The Libya intervention is also complicated by the trends in the rest of the region. There is currently a bloody crackdown going on in U.S.-backed Bahrain, with the support of Saudi Arabia and the GCC. The Yemeni regime of Ali Abdullah Saleh is currently carrying out some of its bloodiest repression yet. Will the Responsibility to Protect extend to Bahrain and Yemen? This is not a tangential point. One of the strongest reasons to intervene in Libya is the argument that the course of events there will influence the decisions of other despots about the use of force. If they realize that the international community will not allow the brutalization of their own people, and a robust new norm created, then intervention in Libya will pay off far beyond its borders. But will ignoring Bahrain and Yemen strangle that new norm in its crib?
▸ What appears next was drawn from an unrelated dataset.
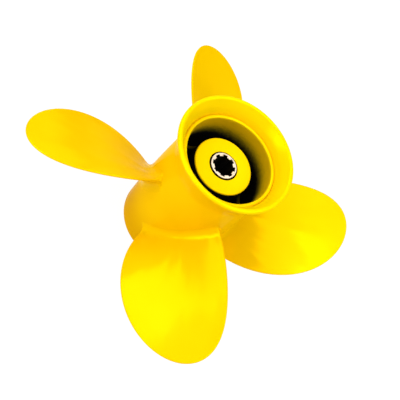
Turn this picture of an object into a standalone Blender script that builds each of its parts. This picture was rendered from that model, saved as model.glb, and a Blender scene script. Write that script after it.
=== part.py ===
"""Four-bladed boat propeller with a through-hub exhaust, on a splined sleeve.

Metres, +Z up. The shaft axis is +Z and the exhaust mouth is at the top, so the propeller
stands on the flat front rim of its barrel, with the origin at that rim's centre.
"""

import math

import bmesh
import bpy

MM = 0.001

# Clearance left between two pieces that touch on the real casting
GAP = 0.3 * MM

# Whole propeller
DIAMETER = 235.0 * MM
PITCH = 266.7 * MM
BLADE_COUNT = 4
HUB_LENGTH = 109.5 * MM

# Outer barrel, a tube with a slight belly that narrows to a neck behind the blades
BORE_RADIUS = 29.0 * MM
BELLY_RADIUS = 33.85 * MM
BELLY_HEIGHT = 28.0 * MM
NECK_RADIUS = 32.4 * MM
NECK_HEIGHT = 86.0 * MM
FRONT_EDGE_RADIUS = 1.6 * MM
BORE_CHAMFER = 0.8 * MM
SPIGOT_RADIUS = 31.0 * MM
LIP_RADIUS = 31.7 * MM
LIP_HEIGHT = 99.3 * MM

# Diffuser ring, the flared collar that sits over the barrel's spigot
RING_RADIUS = 39.5 * MM
RIM_RADIUS = 1.7 * MM
MOUTH_SLOPE = math.radians(54.0)
VALLEY_HEIGHT = 97.0 * MM

# Inner hub, the cast tube that holds the bush, with a shouldered aft wall
INNER_HUB_FRONT = 12.0 * MM
INNER_HUB_AFT = 90.4 * MM
INNER_HUB_FRONT_RADIUS = 20.6 * MM
INNER_HUB_AFT_RADIUS = 19.7 * MM
INNER_HUB_CHAMFER = 0.4 * MM
AFT_HOLE_RADIUS = 9.9 * MM
AFT_WALL = 6.0 * MM
BUSH_SEAT_RADIUS = 15.3 * MM

# Rubber bush and splined sleeve
BUSH_FRONT = 16.0 * MM
SLEEVE_RADIUS = 8.95 * MM
SLEEVE_FRONT = 10.0 * MM
SLEEVE_AFT = 90.9 * MM
SLEEVE_CHAMFER = 0.25 * MM
SPLINE_COUNT = 8
SPLINE_TIP_RADIUS = 6.6 * MM
SPLINE_GROOVE_RADIUS = 7.85 * MM
SPLINE_AZIMUTH = math.radians(6.4)

# Ribs between the inner hub and the barrel
RIB_COUNT = 4
RIB_AZIMUTH = math.radians(40.5)
RIB_THICKNESS = 4.0 * MM
RIB_INNER_FRONT = 15.0 * MM
RIB_OUTER_FRONT = 20.0 * MM
RIB_INNER_AFT = 82.5 * MM
RIB_OUTER_AFT = 71.0 * MM

# Blade: sections lie on cylinders about the shaft, along a helix of constant pitch
BLADE_AZIMUTH = math.radians(65.5)
ROOT_RADIUS = 34.0 * MM
ROOT_HEIGHT = 45.2 * MM
RAKE = 15.0 * MM
SKEW = math.radians(6.0)
SKEW_CURVE = math.radians(5.0)
ROOT_CHORD = 59.0 * MM
CHORD_GROWTH = 42.0 * MM
ROOT_THICKNESS = 7.5 * MM
TIP_THICKNESS = 2.2 * MM
EDGE_THICKNESS = 1.5 * MM
FILLET_RADIUS = 6.0 * MM
EDGE_FILLET = 0.35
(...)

Again, we have no answers to these questions. I certainly hope that all of this worrying is for naught, and if things turn out well, and the Libyan model the Obama Administration is trying out appears to be one that is replicable in a host of other situations, I shall be the first to tip my hat to the Administration for a job well done. But as the forgoing shows, there are a whole host of concerns surrounding this intervention, and the effort to address those concerns has been disappointing (to say the least). Again, for those wondering what a “headlong rush into war” looks like, this is it.